**THE EXERCISE**.
Please output the lines shown below exactly as they appear.

··········

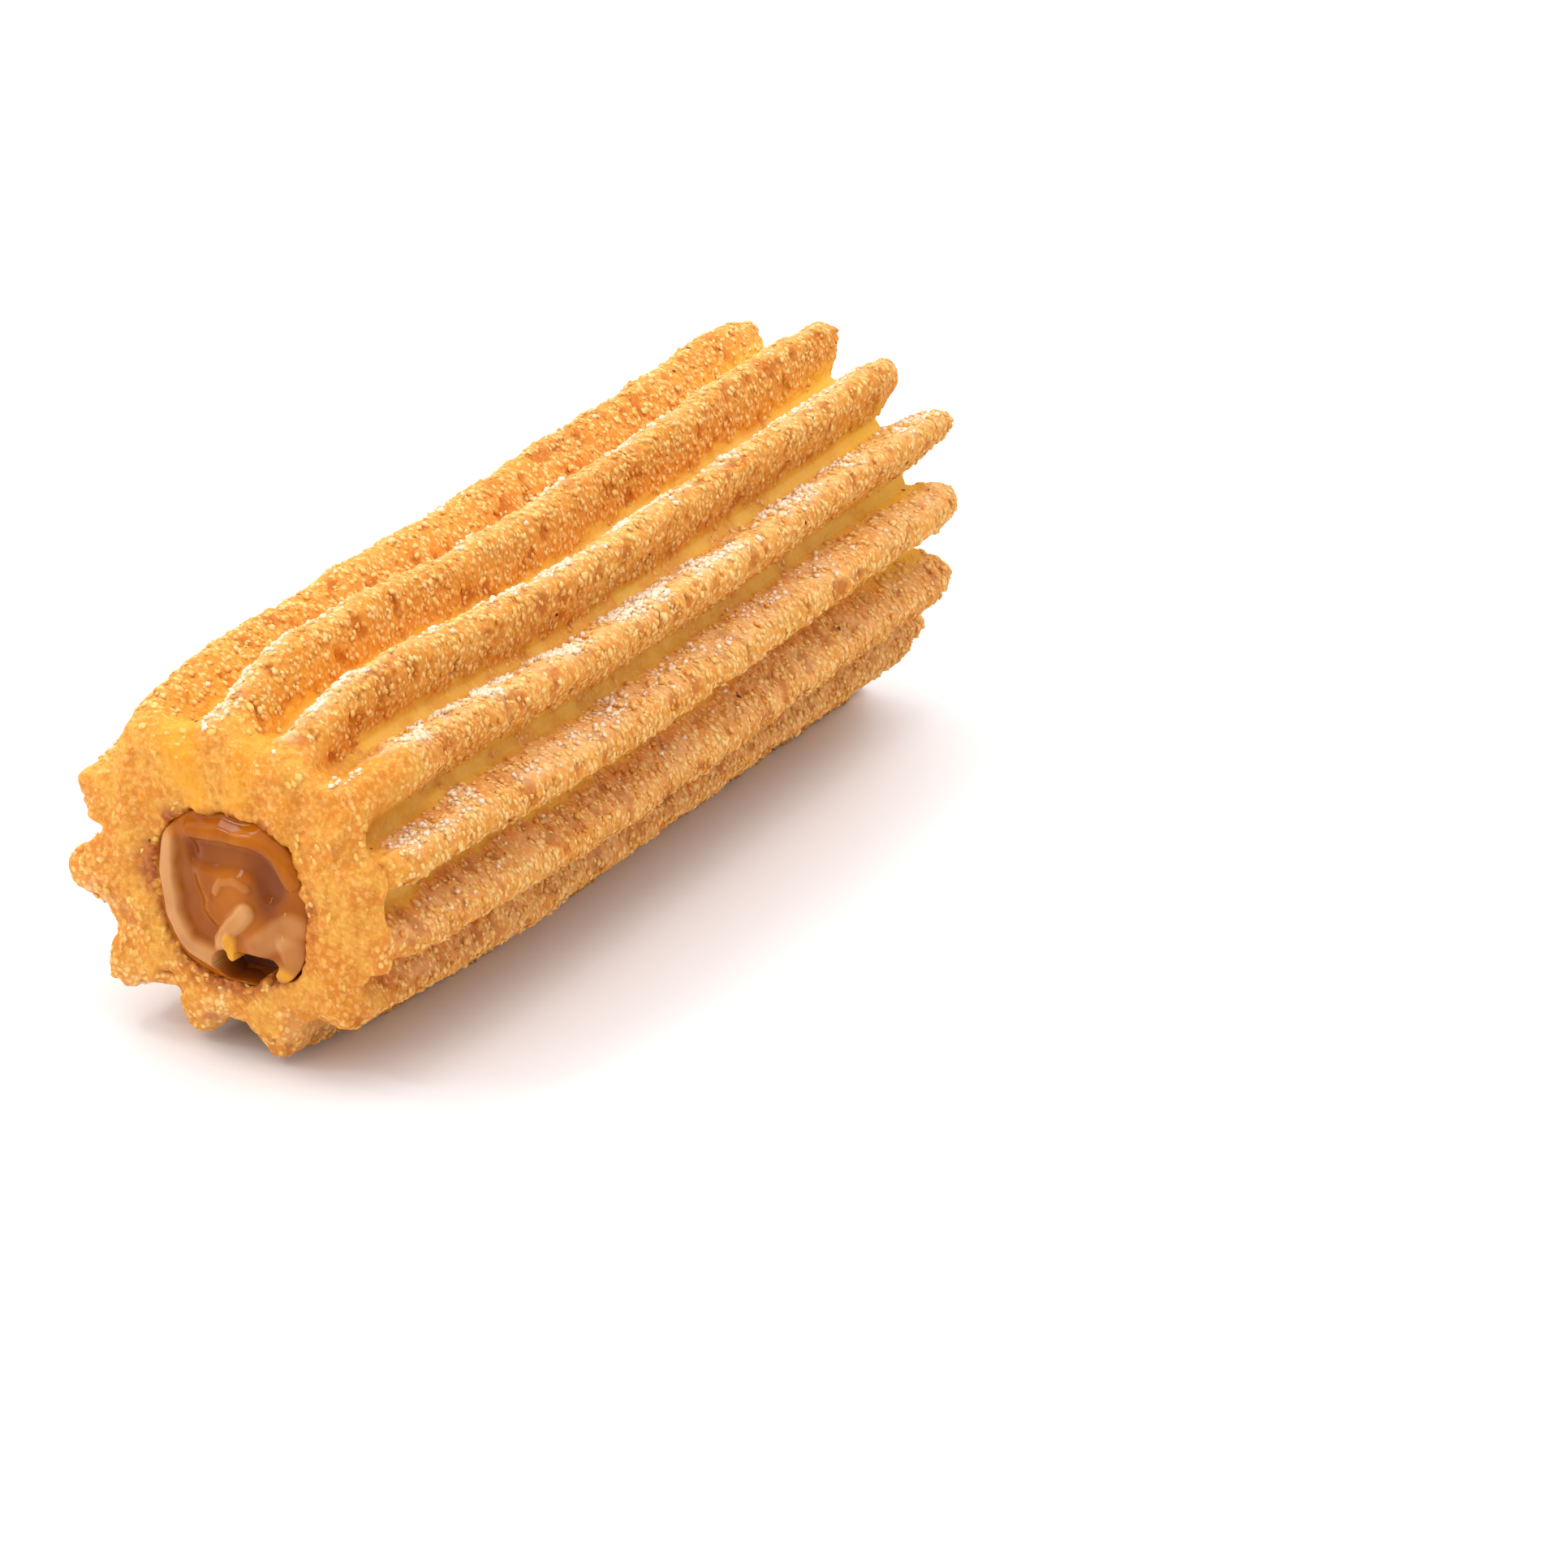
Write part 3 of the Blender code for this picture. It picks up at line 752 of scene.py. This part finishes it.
def crust_material():
    """Fried crust: pale granules over orange pits, smooth yellow valleys, golden cut face; with painted
    shade between granules, in pits and on the lower ridges, painted highlights on granule tops and
    upper flanks, and painted glow in a front valley and at the far tips.
    """
    n = Nodes("fried_crust")
    rough, toast, pits, patch = n.mask("rough"), n.mask("toast"), n.mask("pits"), n.mask("patch")
    place = n.put("ShaderNodeTexCoord").outputs["Object"]
    place = n.put("ShaderNodeMapping", {"Vector": place, "Scale": (1.35, 0.8, 0.8)}).outputs[0]
    cells = n.put("ShaderNodeTexVoronoi", {"Vector": place, "Scale": 1 / (0.62 * MM)})
    cell_tint = n.put("ShaderNodeSeparateColor", {"Color": cells.outputs["Color"]}).outputs[0]
    speckle = n.noise(0.34 * MM, 2.0, stretch=(1.3, 0.8, 0.8))
    top = n.ramp(cells.outputs["Distance"], 0.62, 0.12)

    gap = n.mix(toast, *GAP)
    body = n.mix(toast, *GRANULE)
    pale = n.mix(toast, *PALE)
    # darker between the granules: painted shade
    crumb = n.mix(n.ramp(top, 0.0, 0.6), gap, body)
    # paler tops on some granules: pale grains, partly a painted highlight
    glint = n.math("MULTIPLY", n.ramp(cell_tint, 0.35, 0.85), n.ramp(top, 0.3, 0.9))
    crumb = n.mix(glint, crumb, pale)
    crumb = n.mix(n.ramp(speckle, 0.52, 0.70, 0.0, 0.5), crumb, pale)
    crumb = n.mix(n.ramp(cell_tint, 0.22, 0.08, 0.0, 0.6), crumb, gap)
    # painted shade in the pits and the crack
    crumb = n.mix(n.math("MULTIPLY", pits, 0.8), crumb, PIT)
    crumb = n.mix(n.math("MULTIPLY", n.mask("frost"), 0.60), crumb, FROST)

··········

**WRITTEN ANSWER**.
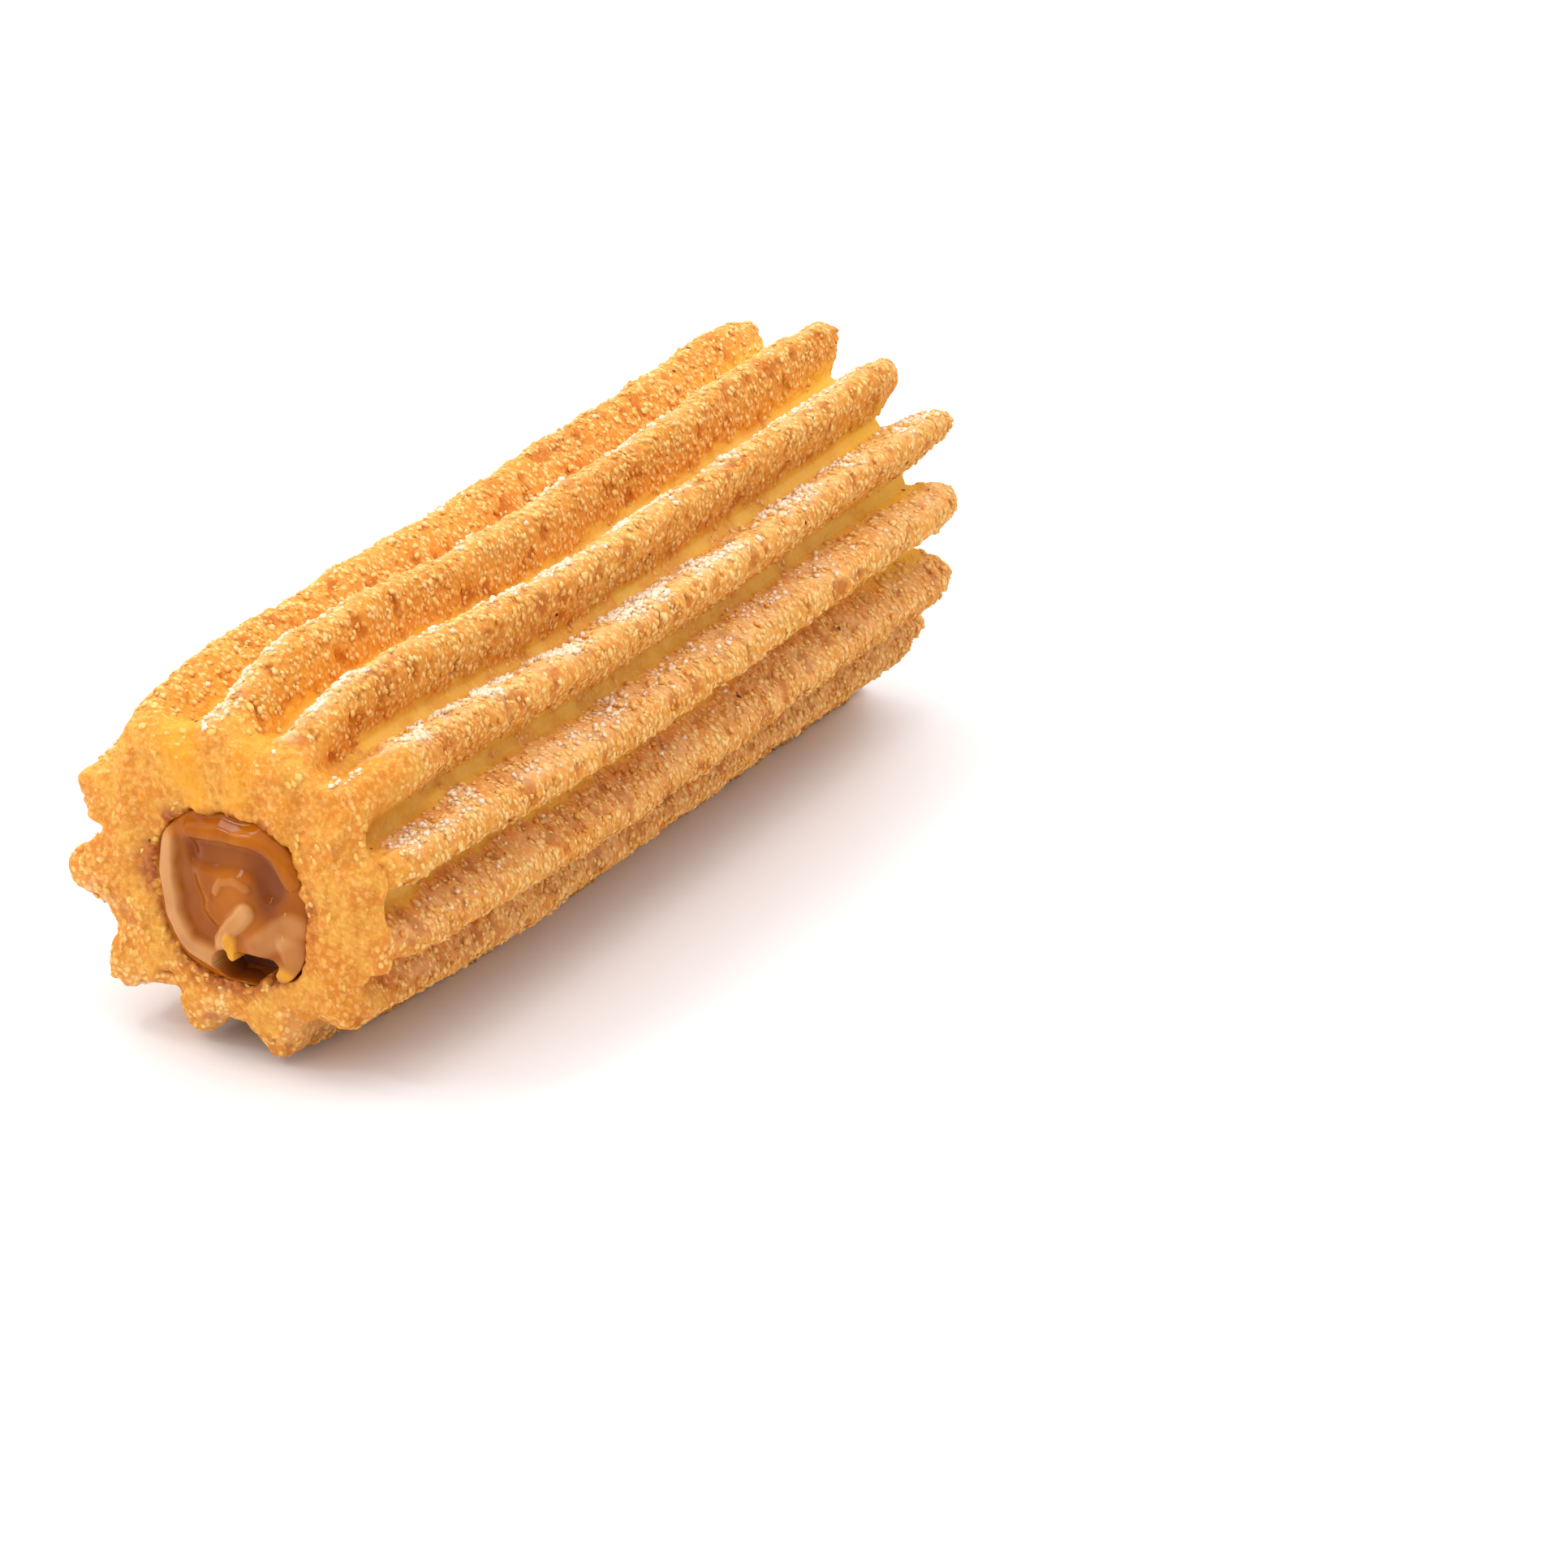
Write part 3 of the Blender code for this picture. It picks up at line 752 of scene.py. This part finishes it.
def crust_material():
    """Fried crust: pale granules over orange pits, smooth yellow valleys, golden cut face; with painted
    shade between granules, in pits and on the lower ridges, painted highlights on granule tops and
    upper flanks, and painted glow in a front valley and at the far tips.
    """
    n = Nodes("fried_crust")
    rough, toast, pits, patch = n.mask("rough"), n.mask("toast"), n.mask("pits"), n.mask("patch")
    place = n.put("ShaderNodeTexCoord").outputs["Object"]
    place = n.put("ShaderNodeMapping", {"Vector": place, "Scale": (1.35, 0.8, 0.8)}).outputs[0]
    cells = n.put("ShaderNodeTexVoronoi", {"Vector": place, "Scale": 1 / (0.62 * MM)})
    cell_tint = n.put("ShaderNodeSeparateColor", {"Color": cells.outputs["Color"]}).outputs[0]
    speckle = n.noise(0.34 * MM, 2.0, stretch=(1.3, 0.8, 0.8))
    top = n.ramp(cells.outputs["Distance"], 0.62, 0.12)

    gap = n.mix(toast, *GAP)
    body = n.mix(toast, *GRANULE)
    pale = n.mix(toast, *PALE)
    # darker between the granules: painted shade
    crumb = n.mix(n.ramp(top, 0.0, 0.6), gap, body)
    # paler tops on some granules: pale grains, partly a painted highlight
    glint = n.math("MULTIPLY", n.ramp(cell_tint, 0.35, 0.85), n.ramp(top, 0.3, 0.9))
    crumb = n.mix(glint, crumb, pale)
    crumb = n.mix(n.ramp(speckle, 0.52, 0.70, 0.0, 0.5), crumb, pale)
    crumb = n.mix(n.ramp(cell_tint, 0.22, 0.08, 0.0, 0.6), crumb, gap)
    # painted shade in the pits and the crack
    crumb = n.mix(n.math("MULTIPLY", pits, 0.8), crumb, PIT)
    crumb = n.mix(n.math("MULTIPLY", n.mask("frost"), 0.60), crumb, FROST)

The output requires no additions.